Additionally, chicken thighs are more forgiving than leaner cuts. They don’t dry out quickly, which is advantageous when cooked in a slow, simmering broth. Their texture is ideally suited for absorbing the myriad of flavors from spices and seasonings typical in ramen, such as soy sauce, garlic, and ginger, enhancing the overall taste profile of the soup.
Moreover, chicken thighs are often more economical than other cuts, making them a budget-friendly option for creating hearty, satisfying meals like ramen that can feed a family or be stretched over several meals.
More Ramen Recipes
- Slow Cooker Spicy Beef Ramen Made with Chuck Roast
- Thai Red Curry Ramen with Coconut Milk and Cilantro
- Vegan Kimchi Ramen with Miso and Mushrooms
Creamy Chicken Ramen Slow Cooker Recipe
An easy recipe for creamy chicken ramen made from scratch and slow-cooked to perfection. This is a slow cooker ramen made with chicken thighs, but you can use other chicken cuts in this recipe. You can also use this recipe with an instant pot or on the stovetop (directions for all methods are included).
- Prep Time: 45 minutes
- Cook Time: 6 hours
- Total Time: 6 hours 45 minutes
- Yield: 8 servings
- Category: soup
- Method: slow cooker
- Cuisine: asian fusion
Ingredients
- 2–3 pounds chicken thighs
- 6 cups chicken or beef or vegetable broth
- 1–400 mL can coconut milk
- 1/3 cup tamari or soy sauce
- 1/4 cup fermented sriracha
- 1/4 cup creamy peanut butter
- 2 yellow onions, minced
- 6 cloves garlic, minced
- 1 tablespoon fresh ginger, peeled and minced
- 2 bay leaves
- 1 cinnamon stick
- Fresh shelled edamame
- Sprouts, any kind
- dry ramen noodles
- fresh green onions, chopped
- Cilantro, chopped
Instructions
crockpot
- Pat the chicken thighs dry with a paper towel and season well with salt and pepper. In a skillet over medium high heat, sear the chicken on all sides.
- Add the seared chicken in the bowl of the crockpot. Add the sriracha, peanut butter, onion, garlic, ginger, bay leaves, and cinnamon stick. Pour over the broth, coconut milk, and tamari/soysauce. Cover and cook on low for 6-8 hours or on high for 4-6 hours.
- Remove the cinnamon stick and bay leaves from the broth. The meat should break apart easily with a fork.
- Increase the heat on the slow cooker to high and cook uncovered for about 5 minutes.
- Taste the broth and add salt and more sriracha to taste if necessary.
- Add your noodles to a heat-safe bowl, and top with boiling water. Let the noodles soak until soft then drain. Prepare the edamame as directed on the bag.

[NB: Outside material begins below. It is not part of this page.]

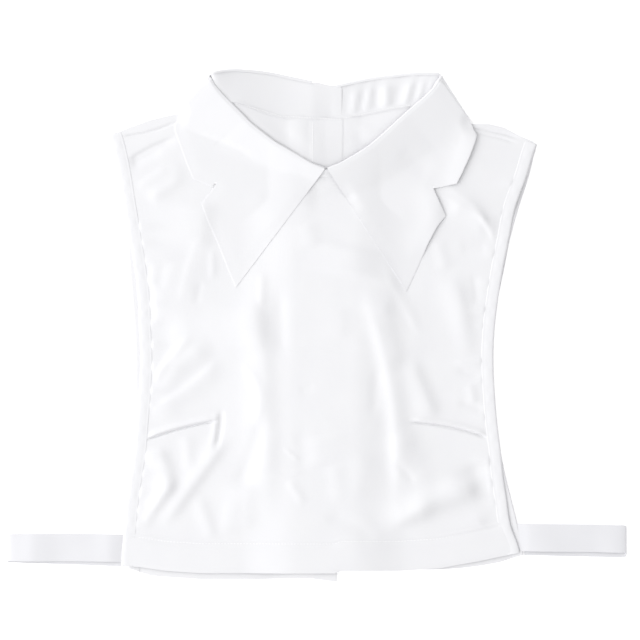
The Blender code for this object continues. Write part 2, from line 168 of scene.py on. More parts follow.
def neck_rise(x, y):
    """The cloth round the neck hollow is drawn up towards the collar's fold, more on the left."""
    inward = 0.75 * (y - along(NECK_FOLD, x))
    most = 4.9 - 3.4 * ramp(x, -20.0, 20.0) + 0.012 * np.abs(x) + 1.2 * ramp(-x, 40.0, 95.0)
    inside = np.exp(-((np.maximum(inward, 0.0) / 26.0) ** 2))
    return most * inside * (1.0 - ramp(-inward, 0.0, 7.0))


def creased(table, x, y):
    """The height that a table of soft ridges and troughs adds at each point."""
    total = np.zeros_like(x)
    for x0, y0, x1, y1, bow, left_width, right_width, height in table:
        run_x, run_y = x1 - x0, y1 - y0
        length = math.hypot(run_x, run_y)
        t = ((x - x0) * run_x + (y - y0) * run_y) / length**2
        ends = ramp(t, -0.15, 0.2) * (1.0 - ramp(t, 0.8, 1.15))
        side = ((y - y0) * run_x - (x - x0) * run_y) / length
        side = side - bow * np.sin(np.pi * np.clip(t, 0.0, 1.0))
        side = side / np.where(side > 0.0, left_width, right_width)
        total += height * ends * np.exp(-side * side)
    return total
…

- Ladle the broth with meat into bowls with the noodles.
- Top with cilantro, green onions, edamame, sprouts, more hot sauce, and sesame seeds. Serve immediately.
Stove
- Pat the chicken thighs dry with a paper towel and season well with salt and pepper. In a skillet over medium high heat, sear the chicken on all sides.
- Add the seared chicken to a large stock pot with a lid. add the sriracha, peanut butter, onion, garlic, ginger, bay leaves, and cinnamon stick. Pour over the broth, coconut milk, and tamari/soy sauce. Cover and cook on low for 6-8 hours.
- Remove the cinnamon stick and bay leaves from the broth. The meat should break apart easily with a fork.
- Increase the heat to a simmer and cook uncovered for about 5 minutes.
- Taste the broth and add salt and more sriracha to taste if necessary.
- Add your noodles to a heat-safe bowl, and top with boiling water. Let the noodles soak until soft then drain. Prepare the edamame as directed on the bag.
- Ladle the broth with chicken into bowls with the noodles.
- Top with cilantro, green onions, edamame, sprouts, more hot sauce, and sesame seeds. Serve immediately.
Instant Pot
- Pat the chicken thighs dry with a paper towel and season well with salt and pepper.
- Turn the instant pot to sauté, and once hot, add the chicken. Sear on all sides.
- Add the sriracha, peanut butter, onion, garlic, ginger, bay leaves, and cinnamon stick. Pour over the broth, coconut milk, and tamari/soy sauce.
- Seal the lid and cook on high pressure for 50 minutes. Allow the pressure to release naturally (about 1 hour)
- Remove the cinnamon stick and bay leaves from the broth. The meat should break apart easily with a fork.
- Turn the heat back to sauté and cook uncovered for about 5 minutes.
- Taste the broth and add salt and more sriracha to taste if necessary.
- Add your noodles to a heat-safe bowl, and top with boiling water. Let the noodles soak until soft then drain. Prepare the edamame as directed on the bag.
- Ladle the broth with chicken into bowls with the noodles.
- Top with cilantro, green onions, edamame, sprouts, more hot sauce, and sesame seeds. Serve immediately.
Notes
- for each serving use the designated serving size of ramen noodles on the noodle packaging.
4 comments
This is my second time making this ramen and it is truly stupendous. It has a beautiful umami flavor to it and just enough creaminess. The only change I make is to add in spinach during the last 10 minutes of cooking and omit the edamame. It’s rare that I don’t give recipes an overhaul. This one is a KEEPER. Thank you so much for creating and sharing.
Thank you so much for leaving a review! I’m happy you enjoyed it!
How much ramen noodles do you need? Thanks…
One serving of ramen noodles per person. A serving of ramen noodles should be denoted on the packaging of the noodles you buy.